== What is expected ==
Look through the records that follow. Copy every line containing the word "pose".

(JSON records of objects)
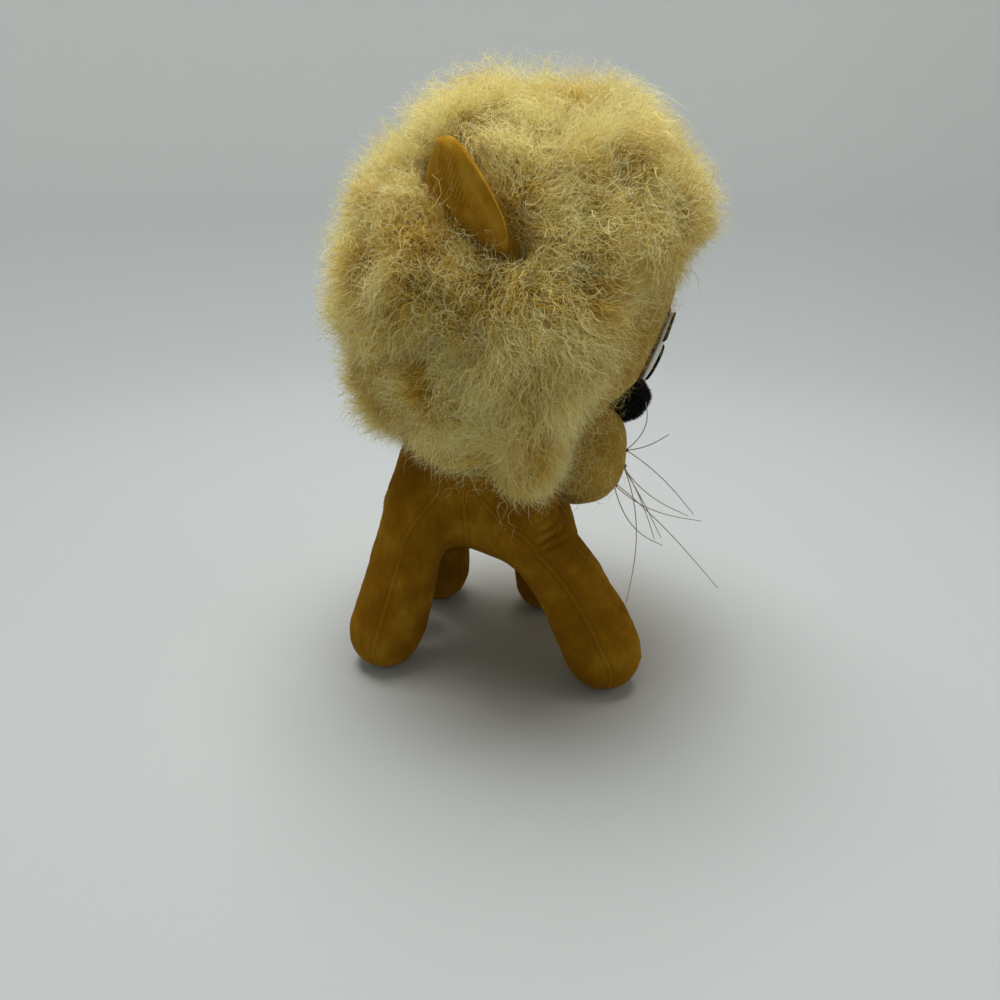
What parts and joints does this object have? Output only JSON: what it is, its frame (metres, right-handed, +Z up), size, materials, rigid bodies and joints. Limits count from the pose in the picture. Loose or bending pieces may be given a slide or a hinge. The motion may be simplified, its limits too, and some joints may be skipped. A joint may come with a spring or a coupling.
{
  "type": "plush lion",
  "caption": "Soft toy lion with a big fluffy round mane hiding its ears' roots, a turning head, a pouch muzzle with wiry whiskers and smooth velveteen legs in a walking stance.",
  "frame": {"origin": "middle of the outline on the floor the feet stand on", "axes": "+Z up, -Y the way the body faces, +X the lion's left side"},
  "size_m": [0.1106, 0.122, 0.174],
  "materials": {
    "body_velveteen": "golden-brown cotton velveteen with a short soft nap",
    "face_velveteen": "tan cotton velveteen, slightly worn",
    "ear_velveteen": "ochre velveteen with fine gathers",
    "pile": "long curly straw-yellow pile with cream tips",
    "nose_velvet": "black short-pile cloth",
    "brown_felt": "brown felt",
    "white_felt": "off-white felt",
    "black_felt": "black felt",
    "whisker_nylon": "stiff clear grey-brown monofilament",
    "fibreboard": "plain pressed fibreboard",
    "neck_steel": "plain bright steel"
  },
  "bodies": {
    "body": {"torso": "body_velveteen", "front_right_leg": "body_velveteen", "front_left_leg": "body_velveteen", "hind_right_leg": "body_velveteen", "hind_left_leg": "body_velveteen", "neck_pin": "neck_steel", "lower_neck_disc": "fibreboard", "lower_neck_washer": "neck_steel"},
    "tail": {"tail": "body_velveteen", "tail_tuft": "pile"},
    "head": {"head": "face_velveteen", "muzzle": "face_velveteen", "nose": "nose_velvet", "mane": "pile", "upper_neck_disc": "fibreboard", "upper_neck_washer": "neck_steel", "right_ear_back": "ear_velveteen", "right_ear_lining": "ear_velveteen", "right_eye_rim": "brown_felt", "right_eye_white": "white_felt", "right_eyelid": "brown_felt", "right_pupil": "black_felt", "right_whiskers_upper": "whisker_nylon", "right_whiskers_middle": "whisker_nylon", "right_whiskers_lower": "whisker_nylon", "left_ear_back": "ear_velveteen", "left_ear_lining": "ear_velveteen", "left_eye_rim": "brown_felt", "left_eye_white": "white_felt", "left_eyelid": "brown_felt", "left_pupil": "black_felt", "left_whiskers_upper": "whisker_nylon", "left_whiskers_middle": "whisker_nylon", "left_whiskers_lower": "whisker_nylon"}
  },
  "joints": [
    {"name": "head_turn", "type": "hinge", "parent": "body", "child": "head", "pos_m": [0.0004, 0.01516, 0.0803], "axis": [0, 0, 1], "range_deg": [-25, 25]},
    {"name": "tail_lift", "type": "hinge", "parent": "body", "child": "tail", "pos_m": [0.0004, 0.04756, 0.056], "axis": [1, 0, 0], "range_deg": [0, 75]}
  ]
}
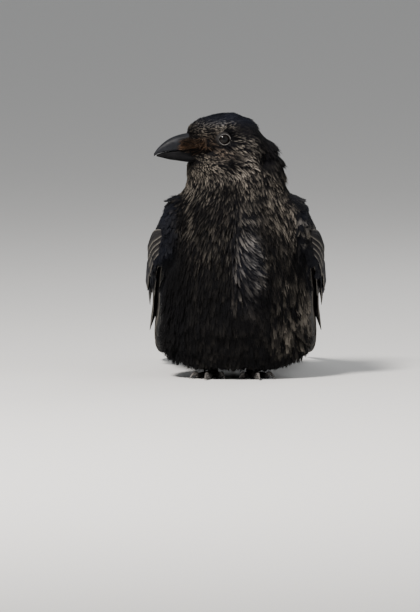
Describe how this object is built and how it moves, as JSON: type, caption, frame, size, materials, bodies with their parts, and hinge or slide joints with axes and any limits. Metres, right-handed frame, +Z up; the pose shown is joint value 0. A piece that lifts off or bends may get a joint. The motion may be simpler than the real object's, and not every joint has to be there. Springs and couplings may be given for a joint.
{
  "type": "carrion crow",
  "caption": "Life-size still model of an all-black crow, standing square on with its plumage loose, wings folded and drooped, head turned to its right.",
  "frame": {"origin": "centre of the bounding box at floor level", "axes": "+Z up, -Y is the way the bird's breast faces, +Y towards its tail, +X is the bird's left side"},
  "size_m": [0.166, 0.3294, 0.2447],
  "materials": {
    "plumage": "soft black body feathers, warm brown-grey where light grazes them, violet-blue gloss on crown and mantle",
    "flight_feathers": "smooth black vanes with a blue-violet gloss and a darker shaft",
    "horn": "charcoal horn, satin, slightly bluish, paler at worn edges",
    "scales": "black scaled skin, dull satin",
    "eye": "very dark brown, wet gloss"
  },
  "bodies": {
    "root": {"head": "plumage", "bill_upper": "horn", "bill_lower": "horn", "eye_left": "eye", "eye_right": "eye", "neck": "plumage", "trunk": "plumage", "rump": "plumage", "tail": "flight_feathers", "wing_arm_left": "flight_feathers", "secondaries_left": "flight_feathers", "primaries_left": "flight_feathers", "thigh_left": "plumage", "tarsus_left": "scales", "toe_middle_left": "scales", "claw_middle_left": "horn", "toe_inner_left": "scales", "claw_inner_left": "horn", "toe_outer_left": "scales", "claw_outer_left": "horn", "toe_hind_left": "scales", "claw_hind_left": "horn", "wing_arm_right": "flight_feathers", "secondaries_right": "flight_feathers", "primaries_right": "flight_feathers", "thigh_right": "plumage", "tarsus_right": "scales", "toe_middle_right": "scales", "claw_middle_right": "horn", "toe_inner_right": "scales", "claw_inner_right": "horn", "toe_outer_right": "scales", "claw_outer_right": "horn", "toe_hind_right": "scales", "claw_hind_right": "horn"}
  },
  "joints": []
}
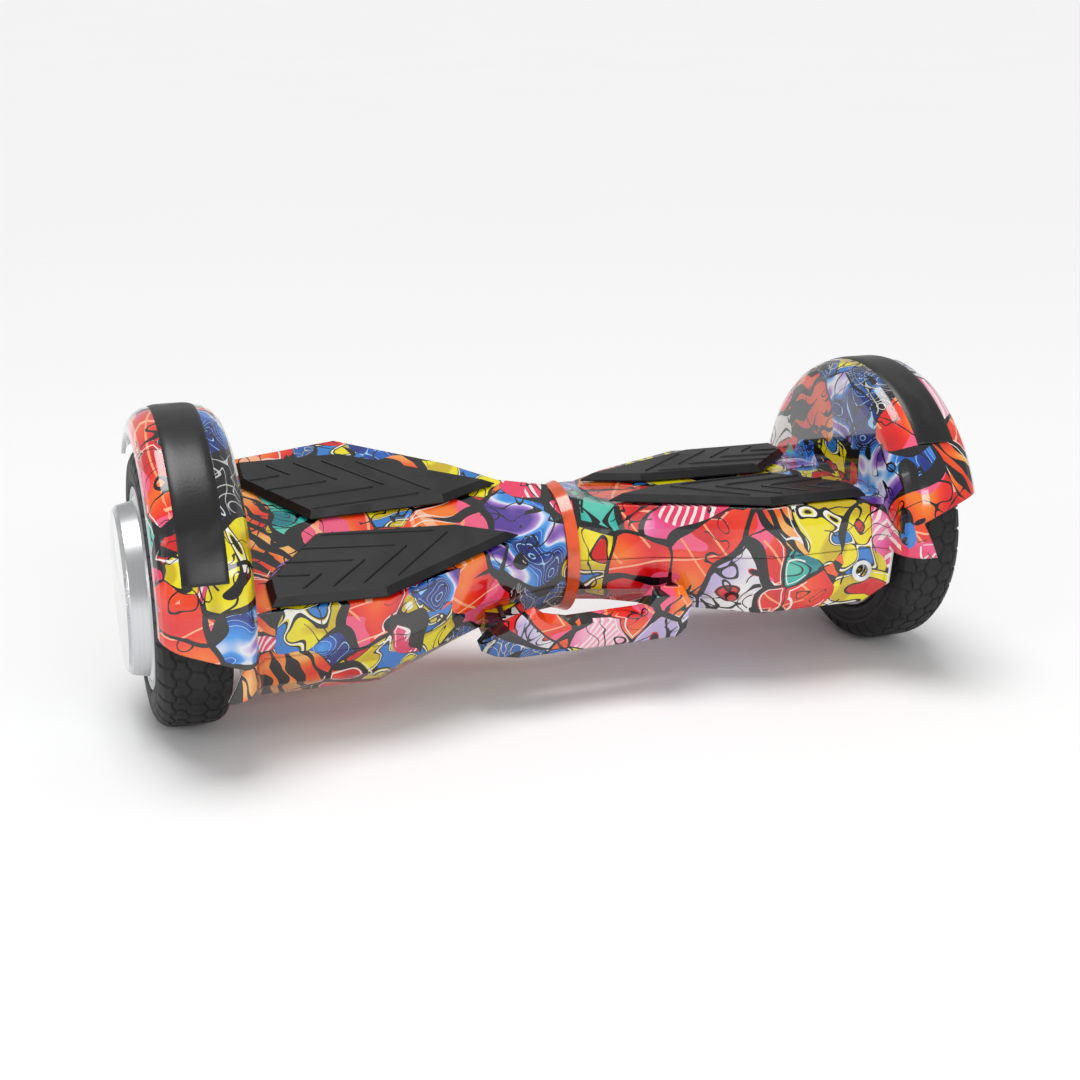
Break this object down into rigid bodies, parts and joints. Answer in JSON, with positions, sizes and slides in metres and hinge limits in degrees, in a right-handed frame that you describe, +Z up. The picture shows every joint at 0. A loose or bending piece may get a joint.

== Solution to this exercise ==
What parts and joints does this object have? Output only JSON: what it is, its frame (metres, right-handed, +Z up), size, materials, rigid bodies and joints. Limits count from the pose in the picture. Loose or bending pieces may be given a slide or a hinge. The motion may be simplified, its limits too, and some joints may be skipped. A joint may come with a spring or a coupling.
Describe how this object is built and how it moves, as JSON: type, caption, frame, size, materials, bodies with their parts, and hinge or slide joints with axes and any limits. Metres, right-handed frame, +Z up; the pose shown is joint value 0. A piece that lifts off or bends may get a joint. The motion may be simpler than the real object's, and not every joint has to be there. Springs and couplings may be given for a joint.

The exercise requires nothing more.